■ DIRECTIONS FOR THIS TASK ■
Among the entries below, extract exactly the lines that run from the one with "Write part 2" through the one with "closingSteps = 12", both ends included.

====== SUPPLIED DATA

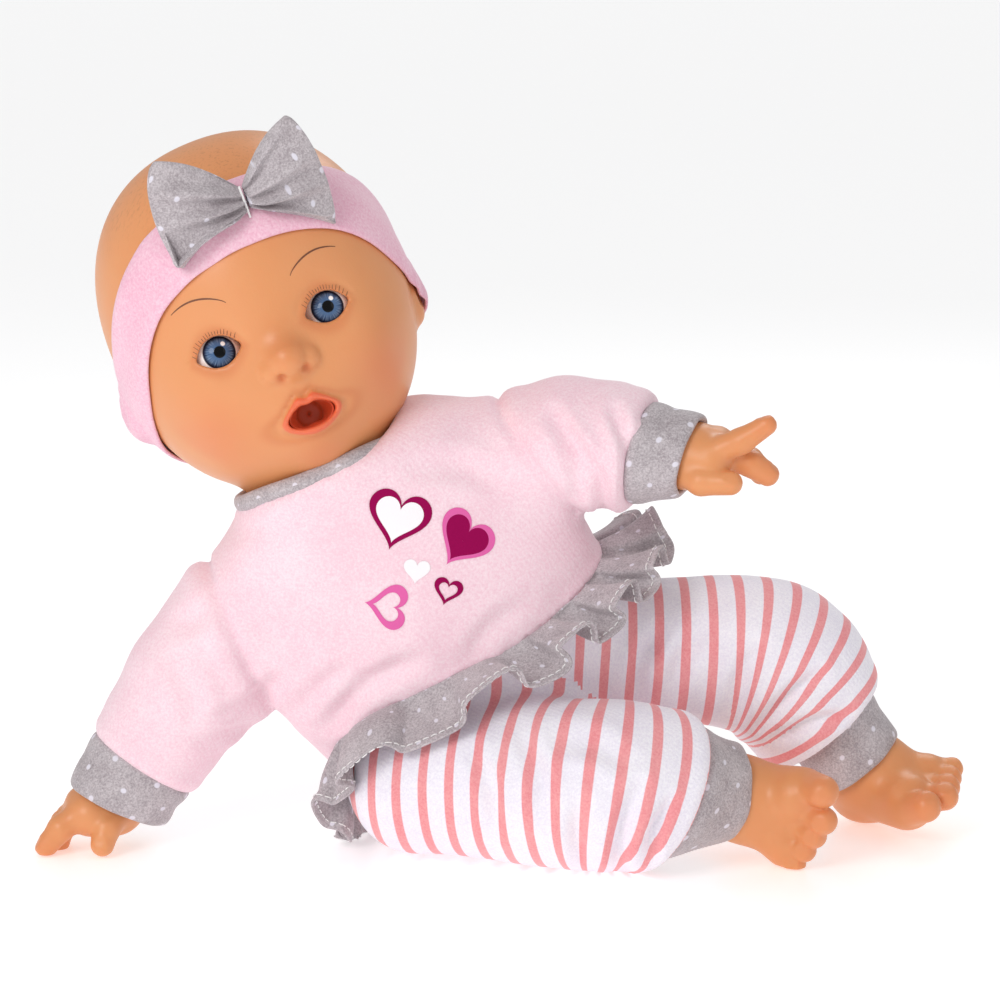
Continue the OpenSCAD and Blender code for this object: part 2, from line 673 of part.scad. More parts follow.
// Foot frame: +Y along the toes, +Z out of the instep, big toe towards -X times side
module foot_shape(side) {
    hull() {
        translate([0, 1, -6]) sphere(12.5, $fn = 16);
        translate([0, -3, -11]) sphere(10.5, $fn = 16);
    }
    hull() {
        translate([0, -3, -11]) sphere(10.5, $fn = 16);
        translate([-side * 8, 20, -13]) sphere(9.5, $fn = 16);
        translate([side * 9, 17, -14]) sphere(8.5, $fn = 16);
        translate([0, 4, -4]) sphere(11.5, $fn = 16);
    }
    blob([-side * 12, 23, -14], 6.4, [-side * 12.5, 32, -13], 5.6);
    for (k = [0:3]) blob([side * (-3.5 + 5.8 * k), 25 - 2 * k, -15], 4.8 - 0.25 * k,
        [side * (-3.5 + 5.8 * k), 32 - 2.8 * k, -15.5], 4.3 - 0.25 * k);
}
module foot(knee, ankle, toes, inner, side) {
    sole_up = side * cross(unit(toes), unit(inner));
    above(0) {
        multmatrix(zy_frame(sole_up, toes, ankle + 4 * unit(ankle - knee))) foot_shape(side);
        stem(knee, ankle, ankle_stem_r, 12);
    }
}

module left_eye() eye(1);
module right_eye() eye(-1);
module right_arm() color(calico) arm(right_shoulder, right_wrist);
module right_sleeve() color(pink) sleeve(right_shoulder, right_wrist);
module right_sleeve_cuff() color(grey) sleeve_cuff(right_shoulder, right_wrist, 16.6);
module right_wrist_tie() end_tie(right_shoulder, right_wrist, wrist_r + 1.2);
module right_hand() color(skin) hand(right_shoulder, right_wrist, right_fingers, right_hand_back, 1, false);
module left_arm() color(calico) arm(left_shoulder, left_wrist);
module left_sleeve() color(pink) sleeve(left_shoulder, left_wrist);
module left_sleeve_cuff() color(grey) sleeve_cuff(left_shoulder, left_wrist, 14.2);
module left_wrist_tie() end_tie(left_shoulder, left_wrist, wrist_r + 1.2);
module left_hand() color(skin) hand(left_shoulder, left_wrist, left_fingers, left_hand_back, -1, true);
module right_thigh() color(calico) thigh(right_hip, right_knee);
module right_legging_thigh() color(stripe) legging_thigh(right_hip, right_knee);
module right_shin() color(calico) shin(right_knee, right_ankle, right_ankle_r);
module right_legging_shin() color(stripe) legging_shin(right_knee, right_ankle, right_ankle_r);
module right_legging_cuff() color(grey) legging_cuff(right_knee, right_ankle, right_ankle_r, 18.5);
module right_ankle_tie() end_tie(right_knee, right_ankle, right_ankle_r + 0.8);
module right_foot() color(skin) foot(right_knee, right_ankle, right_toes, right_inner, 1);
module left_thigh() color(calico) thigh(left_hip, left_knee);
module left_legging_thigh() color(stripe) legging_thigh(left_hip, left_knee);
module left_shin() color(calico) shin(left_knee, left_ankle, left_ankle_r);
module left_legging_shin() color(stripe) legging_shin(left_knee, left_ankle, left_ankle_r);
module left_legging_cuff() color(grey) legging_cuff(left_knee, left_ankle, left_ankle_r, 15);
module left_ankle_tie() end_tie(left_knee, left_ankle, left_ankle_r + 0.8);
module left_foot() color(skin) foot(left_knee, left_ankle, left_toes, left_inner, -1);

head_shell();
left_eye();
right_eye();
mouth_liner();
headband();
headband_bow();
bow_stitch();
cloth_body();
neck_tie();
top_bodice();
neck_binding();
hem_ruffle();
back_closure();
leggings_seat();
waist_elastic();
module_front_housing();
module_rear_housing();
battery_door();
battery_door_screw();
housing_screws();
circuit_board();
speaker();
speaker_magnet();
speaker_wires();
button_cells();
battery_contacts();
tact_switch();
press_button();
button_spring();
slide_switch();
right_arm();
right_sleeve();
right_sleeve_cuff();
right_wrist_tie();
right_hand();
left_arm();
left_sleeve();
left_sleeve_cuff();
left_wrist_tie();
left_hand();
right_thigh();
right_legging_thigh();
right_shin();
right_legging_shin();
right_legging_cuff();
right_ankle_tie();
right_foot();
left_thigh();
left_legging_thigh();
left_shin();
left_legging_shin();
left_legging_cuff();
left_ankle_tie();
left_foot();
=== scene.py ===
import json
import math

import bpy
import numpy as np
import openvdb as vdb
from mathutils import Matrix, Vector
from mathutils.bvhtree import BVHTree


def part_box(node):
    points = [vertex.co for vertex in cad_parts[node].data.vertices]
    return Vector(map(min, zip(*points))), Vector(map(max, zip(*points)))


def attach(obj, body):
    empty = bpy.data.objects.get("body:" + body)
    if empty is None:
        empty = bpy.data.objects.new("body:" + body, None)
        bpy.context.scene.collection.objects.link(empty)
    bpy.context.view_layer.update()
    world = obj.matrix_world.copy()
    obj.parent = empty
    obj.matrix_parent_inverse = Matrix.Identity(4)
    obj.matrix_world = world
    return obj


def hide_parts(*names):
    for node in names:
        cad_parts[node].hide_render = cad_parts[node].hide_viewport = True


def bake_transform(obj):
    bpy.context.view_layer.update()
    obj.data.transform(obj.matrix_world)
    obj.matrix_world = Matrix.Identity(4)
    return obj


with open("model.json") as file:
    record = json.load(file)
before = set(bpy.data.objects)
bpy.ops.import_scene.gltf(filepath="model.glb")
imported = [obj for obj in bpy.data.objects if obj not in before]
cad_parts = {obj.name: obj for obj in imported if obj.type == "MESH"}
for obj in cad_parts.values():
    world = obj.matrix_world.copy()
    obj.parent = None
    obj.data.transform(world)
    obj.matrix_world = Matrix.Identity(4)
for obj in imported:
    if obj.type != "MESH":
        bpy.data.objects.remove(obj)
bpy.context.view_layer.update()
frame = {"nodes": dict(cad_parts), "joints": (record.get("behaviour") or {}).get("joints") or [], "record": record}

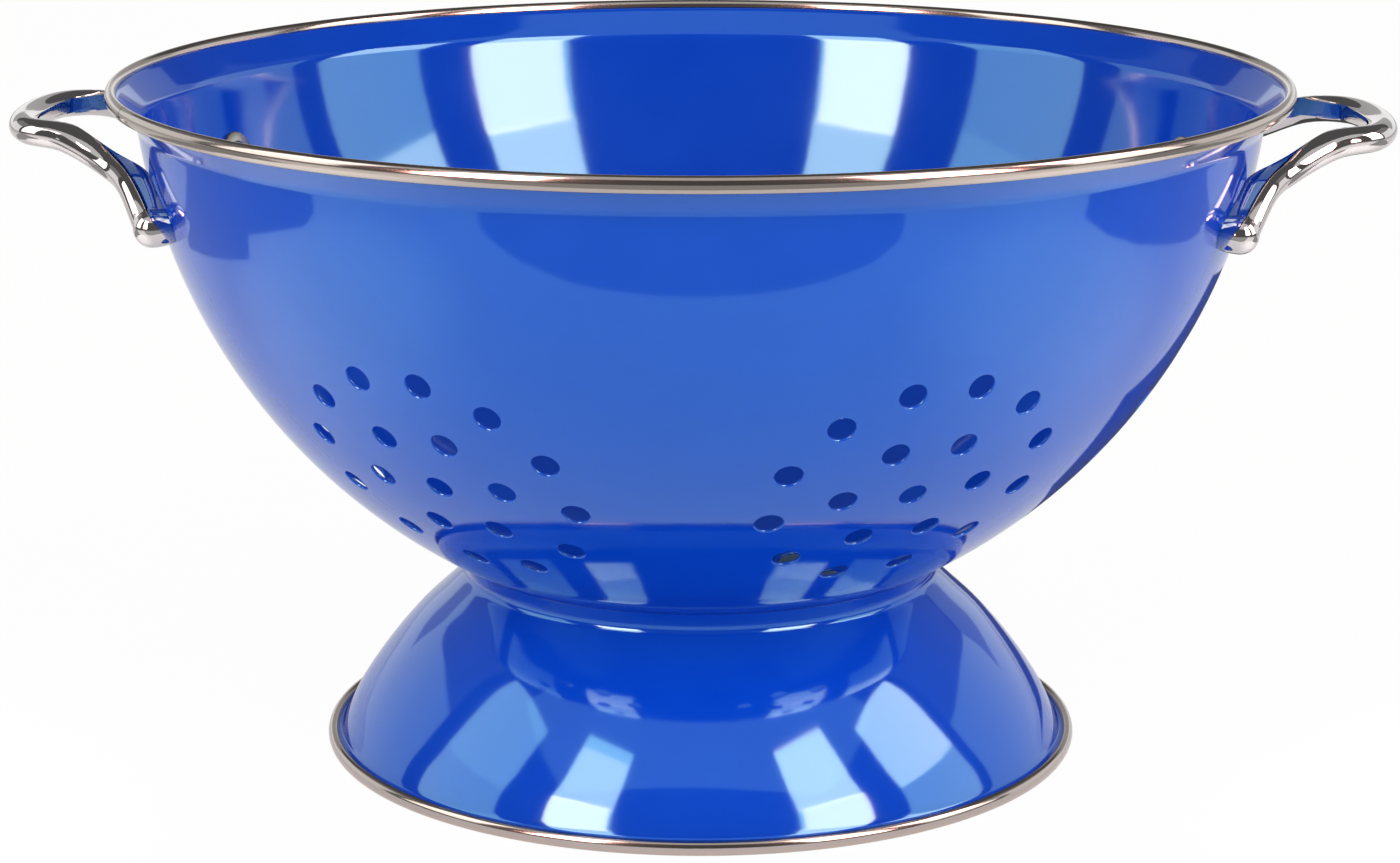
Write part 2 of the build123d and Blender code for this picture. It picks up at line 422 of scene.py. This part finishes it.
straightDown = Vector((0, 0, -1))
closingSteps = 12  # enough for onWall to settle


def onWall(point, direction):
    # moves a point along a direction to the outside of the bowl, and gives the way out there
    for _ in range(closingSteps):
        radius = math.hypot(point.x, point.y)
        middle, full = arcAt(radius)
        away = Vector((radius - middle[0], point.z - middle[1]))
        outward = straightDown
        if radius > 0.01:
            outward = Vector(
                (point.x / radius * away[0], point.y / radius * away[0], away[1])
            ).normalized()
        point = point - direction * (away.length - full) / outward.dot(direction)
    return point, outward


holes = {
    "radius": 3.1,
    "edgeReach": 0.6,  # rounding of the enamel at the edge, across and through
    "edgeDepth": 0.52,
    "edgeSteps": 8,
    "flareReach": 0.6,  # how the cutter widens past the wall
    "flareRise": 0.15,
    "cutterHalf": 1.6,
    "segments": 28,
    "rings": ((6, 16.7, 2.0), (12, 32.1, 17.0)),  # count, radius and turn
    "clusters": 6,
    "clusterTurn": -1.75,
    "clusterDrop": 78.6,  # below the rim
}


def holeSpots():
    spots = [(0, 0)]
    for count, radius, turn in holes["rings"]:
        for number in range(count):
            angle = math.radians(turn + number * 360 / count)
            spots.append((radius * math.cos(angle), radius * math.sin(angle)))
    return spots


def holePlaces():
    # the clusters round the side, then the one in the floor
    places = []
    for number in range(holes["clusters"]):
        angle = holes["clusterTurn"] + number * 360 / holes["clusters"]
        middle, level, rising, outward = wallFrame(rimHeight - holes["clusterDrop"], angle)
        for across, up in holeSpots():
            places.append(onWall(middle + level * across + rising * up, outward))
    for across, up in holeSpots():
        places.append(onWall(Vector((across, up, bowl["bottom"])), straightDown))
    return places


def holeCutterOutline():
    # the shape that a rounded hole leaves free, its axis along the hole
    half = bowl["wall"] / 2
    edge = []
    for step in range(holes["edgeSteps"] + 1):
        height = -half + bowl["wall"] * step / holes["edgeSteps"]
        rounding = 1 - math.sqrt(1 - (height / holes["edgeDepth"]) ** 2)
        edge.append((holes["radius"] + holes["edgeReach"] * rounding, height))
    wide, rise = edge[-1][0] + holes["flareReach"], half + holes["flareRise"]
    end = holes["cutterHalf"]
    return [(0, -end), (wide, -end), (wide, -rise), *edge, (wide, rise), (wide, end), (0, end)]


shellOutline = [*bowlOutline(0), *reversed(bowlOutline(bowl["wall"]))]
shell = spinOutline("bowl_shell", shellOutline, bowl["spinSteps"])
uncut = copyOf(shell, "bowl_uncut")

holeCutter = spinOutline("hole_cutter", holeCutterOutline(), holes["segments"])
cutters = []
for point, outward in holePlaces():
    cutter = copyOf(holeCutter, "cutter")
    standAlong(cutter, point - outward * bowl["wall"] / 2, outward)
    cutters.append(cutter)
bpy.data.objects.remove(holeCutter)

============
====== SUPPLIED DATA

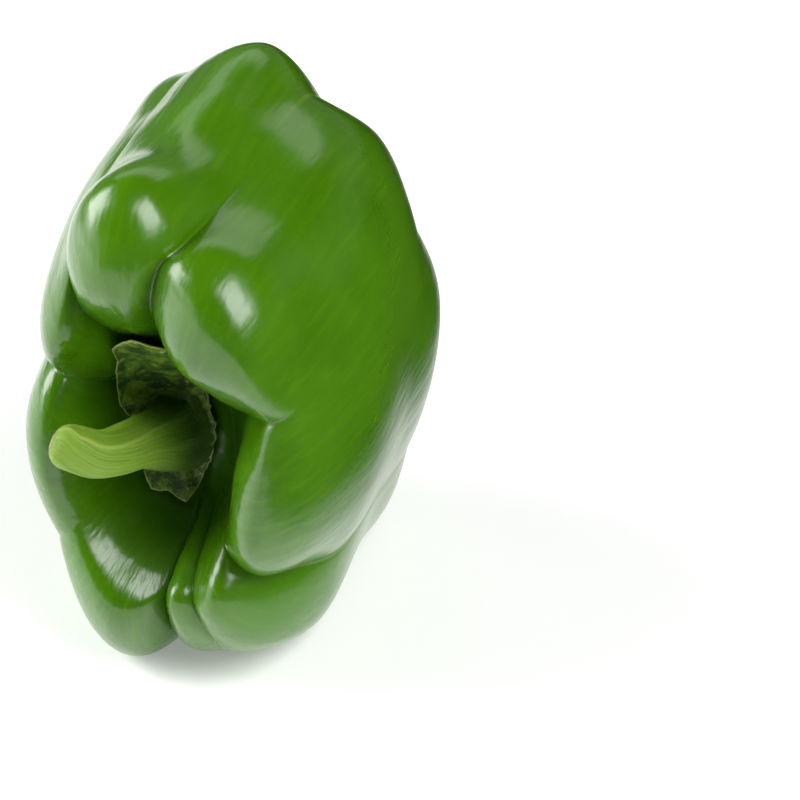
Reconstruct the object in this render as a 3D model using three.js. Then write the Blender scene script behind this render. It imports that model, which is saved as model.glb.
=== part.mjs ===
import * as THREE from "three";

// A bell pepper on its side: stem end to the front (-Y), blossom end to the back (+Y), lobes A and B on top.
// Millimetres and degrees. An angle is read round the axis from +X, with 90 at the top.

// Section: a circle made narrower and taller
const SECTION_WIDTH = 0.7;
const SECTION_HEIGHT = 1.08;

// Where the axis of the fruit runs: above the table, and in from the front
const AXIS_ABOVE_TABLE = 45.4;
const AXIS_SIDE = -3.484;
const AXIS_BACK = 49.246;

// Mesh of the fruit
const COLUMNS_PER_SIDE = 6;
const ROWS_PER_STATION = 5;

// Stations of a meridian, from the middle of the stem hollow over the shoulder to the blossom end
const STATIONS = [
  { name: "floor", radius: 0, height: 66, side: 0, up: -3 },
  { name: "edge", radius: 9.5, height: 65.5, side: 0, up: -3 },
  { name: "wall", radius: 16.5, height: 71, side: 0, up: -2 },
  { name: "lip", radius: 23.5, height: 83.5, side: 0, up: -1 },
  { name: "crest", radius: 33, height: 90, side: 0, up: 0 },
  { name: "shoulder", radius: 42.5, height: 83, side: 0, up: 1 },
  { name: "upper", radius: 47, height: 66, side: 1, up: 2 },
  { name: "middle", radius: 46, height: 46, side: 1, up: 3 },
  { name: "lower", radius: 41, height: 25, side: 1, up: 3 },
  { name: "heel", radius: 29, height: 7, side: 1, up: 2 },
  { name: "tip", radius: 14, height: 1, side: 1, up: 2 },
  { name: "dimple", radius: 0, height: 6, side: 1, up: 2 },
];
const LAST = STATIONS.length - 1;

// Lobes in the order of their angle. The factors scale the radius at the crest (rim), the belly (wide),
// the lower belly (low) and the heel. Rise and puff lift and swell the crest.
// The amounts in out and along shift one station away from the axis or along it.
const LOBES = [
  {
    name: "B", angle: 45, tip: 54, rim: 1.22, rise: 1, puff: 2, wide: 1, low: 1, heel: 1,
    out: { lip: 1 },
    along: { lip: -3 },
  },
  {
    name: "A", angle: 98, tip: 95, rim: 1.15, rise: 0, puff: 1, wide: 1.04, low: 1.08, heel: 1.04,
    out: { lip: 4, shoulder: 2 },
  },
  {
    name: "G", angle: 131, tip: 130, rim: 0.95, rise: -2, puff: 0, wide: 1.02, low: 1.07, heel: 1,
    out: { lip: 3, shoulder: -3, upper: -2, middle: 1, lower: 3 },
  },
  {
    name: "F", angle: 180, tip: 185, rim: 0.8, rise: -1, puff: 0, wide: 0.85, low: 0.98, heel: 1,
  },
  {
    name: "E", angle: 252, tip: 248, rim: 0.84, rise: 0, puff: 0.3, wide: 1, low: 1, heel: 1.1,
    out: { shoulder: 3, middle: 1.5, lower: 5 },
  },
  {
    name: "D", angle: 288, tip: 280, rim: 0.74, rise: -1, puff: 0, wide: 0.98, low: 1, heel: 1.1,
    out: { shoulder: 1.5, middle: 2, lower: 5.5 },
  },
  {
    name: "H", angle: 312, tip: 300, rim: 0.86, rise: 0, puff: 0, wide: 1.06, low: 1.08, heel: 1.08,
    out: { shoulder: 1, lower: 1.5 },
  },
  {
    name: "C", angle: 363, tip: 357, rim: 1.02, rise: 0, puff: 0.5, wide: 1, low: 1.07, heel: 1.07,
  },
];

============
====== SUPPLIED DATA

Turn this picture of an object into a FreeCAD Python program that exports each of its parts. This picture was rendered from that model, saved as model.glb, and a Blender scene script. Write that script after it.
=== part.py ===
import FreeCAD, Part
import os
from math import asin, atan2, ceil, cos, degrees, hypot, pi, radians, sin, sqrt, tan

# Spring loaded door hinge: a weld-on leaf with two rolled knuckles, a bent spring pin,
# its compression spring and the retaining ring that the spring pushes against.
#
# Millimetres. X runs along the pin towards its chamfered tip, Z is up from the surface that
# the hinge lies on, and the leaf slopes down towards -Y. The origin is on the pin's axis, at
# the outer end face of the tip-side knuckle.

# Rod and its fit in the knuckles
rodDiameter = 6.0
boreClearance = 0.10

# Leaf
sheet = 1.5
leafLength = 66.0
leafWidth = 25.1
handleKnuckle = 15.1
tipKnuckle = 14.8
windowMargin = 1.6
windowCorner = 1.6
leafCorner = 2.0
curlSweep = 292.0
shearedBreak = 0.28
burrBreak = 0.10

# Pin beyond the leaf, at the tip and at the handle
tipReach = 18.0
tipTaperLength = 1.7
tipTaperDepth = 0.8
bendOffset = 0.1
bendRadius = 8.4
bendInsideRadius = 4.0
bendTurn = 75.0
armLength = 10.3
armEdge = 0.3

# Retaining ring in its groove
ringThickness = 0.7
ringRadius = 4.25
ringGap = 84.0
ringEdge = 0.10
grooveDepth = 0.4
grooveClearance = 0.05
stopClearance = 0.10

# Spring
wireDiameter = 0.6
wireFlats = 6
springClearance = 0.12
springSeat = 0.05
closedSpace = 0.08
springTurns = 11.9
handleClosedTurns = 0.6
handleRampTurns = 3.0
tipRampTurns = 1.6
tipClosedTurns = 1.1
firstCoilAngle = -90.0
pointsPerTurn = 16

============

■ EXERCISE SOLUTION ■
Write part 2 of the build123d and Blender code for this picture. It picks up at line 422 of scene.py. This part finishes it.
straightDown = Vector((0, 0, -1))
closingSteps = 12  # enough for onWall to settle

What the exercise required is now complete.